___ RECORDED INFORMATION ___
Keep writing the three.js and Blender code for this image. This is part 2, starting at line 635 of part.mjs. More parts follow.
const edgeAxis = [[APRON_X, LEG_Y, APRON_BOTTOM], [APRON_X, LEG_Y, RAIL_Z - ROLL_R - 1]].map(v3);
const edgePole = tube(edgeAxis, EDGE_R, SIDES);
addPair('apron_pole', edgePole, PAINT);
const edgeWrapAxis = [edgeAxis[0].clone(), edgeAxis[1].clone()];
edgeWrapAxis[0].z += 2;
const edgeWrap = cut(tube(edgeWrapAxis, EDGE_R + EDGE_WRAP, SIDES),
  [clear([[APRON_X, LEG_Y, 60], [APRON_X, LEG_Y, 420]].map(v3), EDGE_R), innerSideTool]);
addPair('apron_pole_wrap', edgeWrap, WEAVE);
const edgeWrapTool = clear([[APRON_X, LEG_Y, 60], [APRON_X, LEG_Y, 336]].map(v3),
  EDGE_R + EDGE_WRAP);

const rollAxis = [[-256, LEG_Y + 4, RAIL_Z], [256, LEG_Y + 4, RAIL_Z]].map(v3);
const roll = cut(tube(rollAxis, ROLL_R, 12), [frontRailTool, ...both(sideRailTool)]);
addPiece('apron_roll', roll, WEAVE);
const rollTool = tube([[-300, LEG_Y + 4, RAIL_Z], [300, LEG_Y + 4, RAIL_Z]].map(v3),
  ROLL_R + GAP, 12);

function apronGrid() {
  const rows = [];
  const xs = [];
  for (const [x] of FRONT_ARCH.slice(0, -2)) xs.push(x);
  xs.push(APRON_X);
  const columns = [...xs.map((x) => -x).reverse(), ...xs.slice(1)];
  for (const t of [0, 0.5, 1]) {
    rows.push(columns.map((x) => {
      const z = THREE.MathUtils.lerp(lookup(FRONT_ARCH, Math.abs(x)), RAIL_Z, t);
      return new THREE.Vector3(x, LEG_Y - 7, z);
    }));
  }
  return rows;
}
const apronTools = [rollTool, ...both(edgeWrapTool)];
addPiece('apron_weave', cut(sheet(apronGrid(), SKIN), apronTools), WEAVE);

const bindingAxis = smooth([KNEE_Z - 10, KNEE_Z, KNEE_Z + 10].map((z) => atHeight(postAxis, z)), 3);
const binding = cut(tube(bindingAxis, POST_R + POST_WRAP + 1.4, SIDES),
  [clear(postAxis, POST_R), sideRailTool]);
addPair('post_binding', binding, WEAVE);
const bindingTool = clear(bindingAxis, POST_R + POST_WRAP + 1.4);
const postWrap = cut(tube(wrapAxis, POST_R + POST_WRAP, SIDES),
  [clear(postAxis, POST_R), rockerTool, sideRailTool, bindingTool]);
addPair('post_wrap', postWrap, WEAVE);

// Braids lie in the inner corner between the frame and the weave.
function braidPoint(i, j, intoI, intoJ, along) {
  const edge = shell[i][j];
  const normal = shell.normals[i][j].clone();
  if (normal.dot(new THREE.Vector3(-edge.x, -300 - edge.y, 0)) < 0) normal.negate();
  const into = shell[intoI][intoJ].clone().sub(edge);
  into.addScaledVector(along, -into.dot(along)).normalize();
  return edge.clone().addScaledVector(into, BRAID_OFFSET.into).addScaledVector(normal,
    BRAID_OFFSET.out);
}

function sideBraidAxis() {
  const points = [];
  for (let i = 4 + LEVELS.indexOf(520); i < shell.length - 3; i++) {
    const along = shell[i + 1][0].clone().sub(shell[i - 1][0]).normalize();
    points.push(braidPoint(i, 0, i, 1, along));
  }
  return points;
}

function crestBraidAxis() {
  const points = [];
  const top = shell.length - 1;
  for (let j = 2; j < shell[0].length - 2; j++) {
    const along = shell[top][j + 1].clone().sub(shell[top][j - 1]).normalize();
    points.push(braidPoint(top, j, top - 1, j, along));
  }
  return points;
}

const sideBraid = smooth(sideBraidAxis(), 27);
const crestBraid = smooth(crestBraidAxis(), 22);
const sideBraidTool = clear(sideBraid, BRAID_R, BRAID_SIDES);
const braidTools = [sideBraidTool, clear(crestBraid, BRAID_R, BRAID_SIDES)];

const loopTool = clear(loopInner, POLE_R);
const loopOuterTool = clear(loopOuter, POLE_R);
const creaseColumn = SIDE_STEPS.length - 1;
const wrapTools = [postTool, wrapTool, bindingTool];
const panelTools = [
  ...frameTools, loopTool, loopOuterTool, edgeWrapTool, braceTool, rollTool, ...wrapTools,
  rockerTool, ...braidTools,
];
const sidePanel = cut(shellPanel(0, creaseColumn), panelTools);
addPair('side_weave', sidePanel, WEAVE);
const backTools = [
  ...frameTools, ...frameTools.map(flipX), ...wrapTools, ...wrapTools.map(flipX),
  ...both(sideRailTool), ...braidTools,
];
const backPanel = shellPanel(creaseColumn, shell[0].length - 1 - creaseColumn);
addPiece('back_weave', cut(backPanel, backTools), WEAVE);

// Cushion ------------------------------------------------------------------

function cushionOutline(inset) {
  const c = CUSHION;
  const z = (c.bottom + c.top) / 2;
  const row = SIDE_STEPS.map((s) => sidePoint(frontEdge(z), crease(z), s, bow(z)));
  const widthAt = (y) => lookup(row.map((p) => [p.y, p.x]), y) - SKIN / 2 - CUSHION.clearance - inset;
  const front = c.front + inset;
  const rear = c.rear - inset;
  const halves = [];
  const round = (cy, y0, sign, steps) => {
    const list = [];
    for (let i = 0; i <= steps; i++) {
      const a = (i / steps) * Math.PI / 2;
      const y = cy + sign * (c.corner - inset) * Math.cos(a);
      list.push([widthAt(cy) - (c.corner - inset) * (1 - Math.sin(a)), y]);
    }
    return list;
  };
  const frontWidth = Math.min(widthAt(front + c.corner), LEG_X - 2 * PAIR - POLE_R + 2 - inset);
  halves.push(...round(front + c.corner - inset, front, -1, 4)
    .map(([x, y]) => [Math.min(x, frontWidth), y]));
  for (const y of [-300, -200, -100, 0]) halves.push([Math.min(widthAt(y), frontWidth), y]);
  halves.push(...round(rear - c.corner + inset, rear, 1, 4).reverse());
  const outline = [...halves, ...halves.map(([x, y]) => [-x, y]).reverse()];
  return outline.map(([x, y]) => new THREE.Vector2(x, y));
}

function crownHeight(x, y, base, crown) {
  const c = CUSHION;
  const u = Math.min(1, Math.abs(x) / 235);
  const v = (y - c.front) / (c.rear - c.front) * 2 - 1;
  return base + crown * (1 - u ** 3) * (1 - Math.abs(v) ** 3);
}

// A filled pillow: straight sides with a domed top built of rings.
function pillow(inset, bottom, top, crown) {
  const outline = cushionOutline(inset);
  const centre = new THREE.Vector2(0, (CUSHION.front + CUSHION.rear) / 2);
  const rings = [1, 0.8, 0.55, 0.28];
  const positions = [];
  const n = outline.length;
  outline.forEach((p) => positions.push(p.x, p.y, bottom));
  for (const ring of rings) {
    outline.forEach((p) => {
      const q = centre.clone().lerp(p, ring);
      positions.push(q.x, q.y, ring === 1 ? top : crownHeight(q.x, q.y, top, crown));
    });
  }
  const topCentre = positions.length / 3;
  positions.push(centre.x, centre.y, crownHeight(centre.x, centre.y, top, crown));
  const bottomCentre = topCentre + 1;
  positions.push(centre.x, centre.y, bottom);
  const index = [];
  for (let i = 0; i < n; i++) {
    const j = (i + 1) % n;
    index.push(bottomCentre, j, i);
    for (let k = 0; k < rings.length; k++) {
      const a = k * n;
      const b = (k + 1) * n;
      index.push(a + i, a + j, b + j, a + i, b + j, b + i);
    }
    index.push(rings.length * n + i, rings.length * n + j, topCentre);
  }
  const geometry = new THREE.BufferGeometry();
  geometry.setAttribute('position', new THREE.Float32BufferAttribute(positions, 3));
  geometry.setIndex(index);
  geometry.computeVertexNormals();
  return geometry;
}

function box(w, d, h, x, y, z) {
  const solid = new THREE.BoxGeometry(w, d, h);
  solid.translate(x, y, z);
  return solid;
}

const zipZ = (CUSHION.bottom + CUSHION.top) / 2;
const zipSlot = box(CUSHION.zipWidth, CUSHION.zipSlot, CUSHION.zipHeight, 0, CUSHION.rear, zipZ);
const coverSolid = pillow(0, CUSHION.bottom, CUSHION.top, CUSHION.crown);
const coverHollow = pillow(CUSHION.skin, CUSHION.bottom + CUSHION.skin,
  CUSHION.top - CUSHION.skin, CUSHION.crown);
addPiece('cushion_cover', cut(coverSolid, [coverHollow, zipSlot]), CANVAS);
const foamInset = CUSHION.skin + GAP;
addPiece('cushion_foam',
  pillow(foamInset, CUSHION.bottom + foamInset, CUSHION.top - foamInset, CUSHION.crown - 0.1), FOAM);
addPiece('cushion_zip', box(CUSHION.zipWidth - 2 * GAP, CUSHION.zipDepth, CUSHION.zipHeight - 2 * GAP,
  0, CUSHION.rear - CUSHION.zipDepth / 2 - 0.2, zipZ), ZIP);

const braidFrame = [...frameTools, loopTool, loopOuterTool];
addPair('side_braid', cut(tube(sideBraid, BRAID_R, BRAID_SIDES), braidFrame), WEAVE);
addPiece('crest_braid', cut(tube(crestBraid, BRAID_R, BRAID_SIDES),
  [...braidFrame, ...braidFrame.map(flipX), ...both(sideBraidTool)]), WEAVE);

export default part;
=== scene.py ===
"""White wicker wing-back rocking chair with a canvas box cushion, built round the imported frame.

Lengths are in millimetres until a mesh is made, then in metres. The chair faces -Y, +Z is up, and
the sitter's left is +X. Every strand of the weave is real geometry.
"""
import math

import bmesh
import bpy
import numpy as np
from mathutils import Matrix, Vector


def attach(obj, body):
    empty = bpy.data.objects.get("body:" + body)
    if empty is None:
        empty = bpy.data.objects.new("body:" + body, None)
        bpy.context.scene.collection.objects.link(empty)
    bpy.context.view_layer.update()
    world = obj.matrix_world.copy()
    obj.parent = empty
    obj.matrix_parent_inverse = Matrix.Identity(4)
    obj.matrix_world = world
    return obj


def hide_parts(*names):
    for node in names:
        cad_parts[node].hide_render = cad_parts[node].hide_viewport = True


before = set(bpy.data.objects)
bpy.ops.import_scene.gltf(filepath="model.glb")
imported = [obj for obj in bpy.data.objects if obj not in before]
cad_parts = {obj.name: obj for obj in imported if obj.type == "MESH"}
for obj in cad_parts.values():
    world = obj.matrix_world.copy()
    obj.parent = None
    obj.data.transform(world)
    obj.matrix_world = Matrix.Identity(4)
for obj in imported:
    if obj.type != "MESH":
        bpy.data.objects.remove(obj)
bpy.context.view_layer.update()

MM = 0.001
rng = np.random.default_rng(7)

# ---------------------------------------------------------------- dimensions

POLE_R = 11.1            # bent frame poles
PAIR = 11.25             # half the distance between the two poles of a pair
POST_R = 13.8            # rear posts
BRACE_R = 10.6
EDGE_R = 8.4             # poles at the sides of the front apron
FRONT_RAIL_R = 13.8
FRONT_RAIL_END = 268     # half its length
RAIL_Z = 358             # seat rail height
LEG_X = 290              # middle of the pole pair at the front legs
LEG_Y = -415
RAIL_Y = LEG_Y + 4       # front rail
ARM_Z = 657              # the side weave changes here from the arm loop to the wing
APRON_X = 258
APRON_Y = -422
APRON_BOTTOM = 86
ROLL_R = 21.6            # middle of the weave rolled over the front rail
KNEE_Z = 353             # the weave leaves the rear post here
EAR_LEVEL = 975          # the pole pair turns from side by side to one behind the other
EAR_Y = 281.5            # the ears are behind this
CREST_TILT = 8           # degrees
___
_DIRECTION_
Reproduce, exactly as written, the stretch of lines whose first line is the one with "const braidFrame = [...frameTools, loopTool, loopOuterTool];" and whose last line is the one with "the imported frame.".

_RESPONSE FOR THIS EXERCISE_
const braidFrame = [...frameTools, loopTool, loopOuterTool];
addPair('side_braid', cut(tube(sideBraid, BRAID_R, BRAID_SIDES), braidFrame), WEAVE);
addPiece('crest_braid', cut(tube(crestBraid, BRAID_R, BRAID_SIDES),
  [...braidFrame, ...braidFrame.map(flipX), ...both(sideBraidTool)]), WEAVE);

export default part;
=== scene.py ===
"""White wicker wing-back rocking chair with a canvas box cushion, built round the imported frame.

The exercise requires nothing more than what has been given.